Partout où l’on va, les gens sont au courant de notre présence à Loon-Plage. Nous nous sommes répartis en trois groupes pour être partout dans la ville en même temps. Du côté de la gare qui n’existe plus (ne reste que le panneau), on est très bien accueilli, comme partout d’ailleurs. Nous étions aux limites de Loon -Plage, près de la voie ferrée, au passage à niveau, avant l’autoroute. A chaque maison, Isabelle reprenait les explications, explicitant notre démarche. Carole nous a dit combien elle trouve cela important ce qu’on fait, que ça met de la gaieté dans ce monde parfois trop triste et qu’elle vient forcément au film-spectacle qu’on présente samedi à 16h et 20h, à la salle Coluche. Quand on lui a demandé ce que musicalement Loon-Plage représentait pour elle, sans hésiter, elle a dit Verdi. Et quand on lui a proposé de dire une citation à la caméra, elle a choisi Nietzsche, il faut porter du chaos en soi pour accoucher d’une étoile qui danse. En ce moment, dit-elle, je lis André Conte-Sponville, il cite Nietzsche très souvent. Alors, ça tombe bien.

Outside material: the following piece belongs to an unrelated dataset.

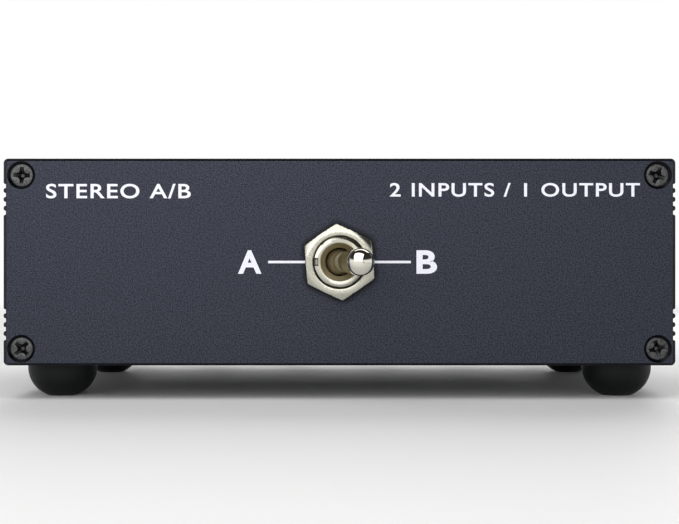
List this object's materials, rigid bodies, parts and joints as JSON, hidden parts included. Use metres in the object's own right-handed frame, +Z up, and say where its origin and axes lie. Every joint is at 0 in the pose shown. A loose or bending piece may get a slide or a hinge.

C’est un peu comme si on se connaissait déjà

Après avoir dansé la valse sur le parvis de l’église, nous sommes allés sur le marché, pour proposer aux Loonois des portraits-citations. C’est notre deuxième jour à Loon-Plage, mais nous commençons à reconnaître des gens. Et, devant l’épicier du marché (qui a monté une troisième tente spécialement pour nous, pour que ceux qui posent avec une citation dans les mains soient à l’abri de la pluie, pour que la caméra de Jérémie ne prenne pas trop d’eau), nous retrouvons cette jeune femme chez qui nous avions sonné hier, à l’occasion d’un porte-à-porte : elle nous avait fait entrer dans son salon pour nous montrer les toiles qu’elle avait peintes, mais elle n’avait pas voulu être filmée pour un « pas-de-porte ». Mais ce matin, quand on s’est retrouvés sur le marché, c’était un peu comme si on se connaissait déjà, alors, elle hésite, mais pas longtemps. Et elle choisit cette citation « Rien ne finit, tout commence » pour poser 30 secondes devant la caméra.

le chantier se poursuit

Dimanche 13:48, de retour au quartier général, au centre de la jeunesse, après avoir mangé à la résidence où sont logés Marie, Isabelle et Mourad. Ce matin, valses improvisées devant l’église. On est bien tombé, messes et baptêmes se sont enchaînés toute la matinée. Beaucoup de gens ont pris plaisir à partager avec nous des moments de danse. Toute l’équipe a dansé, virevolté sous la bruine et dans la bonne humeur. Beaucoup de monde nous promet de venir au film-spectacle qu’on présentera samedi prochain à 16h et 20h à la salle Coluche de Loon-Plage. Et puis nous nous sommes rendus au marché qui a lieu tous les dimanches dans le centre ville, juste à côté de l’église. On s’est abrité sous une tonnelle qu’un commerçant (un marchand de bonbons) a spécialement monté pour nous. Jérémie a réalisé des portraits-citations sans discontinuer jusqu’à la fin du marché (les portraits-citations consistent à demander aux habitants de bien vouloir poser une vingtaine de secondes devant la caméra en tenant dans les mains une citation imprimée sur une feuille de format A4). Didier et Marie sont partis tous deux, comme à Terrasson à la pêche aux citations filmées (on demande aux gens de bien vouloir nous dire une citation à la caméra, qu’on leur propose) . 14:14, on va bientôt se mettre en route pour l’activité de l’après-midi : le porte à porte, pour les Portraits Chinois (Si Loon-Plage était un plat cuisiné, ce serait quoi ? Si Loon-Plage était une musique, ce serait quoi ?) et les citations filmés. Jusqu’à la nuit tombée.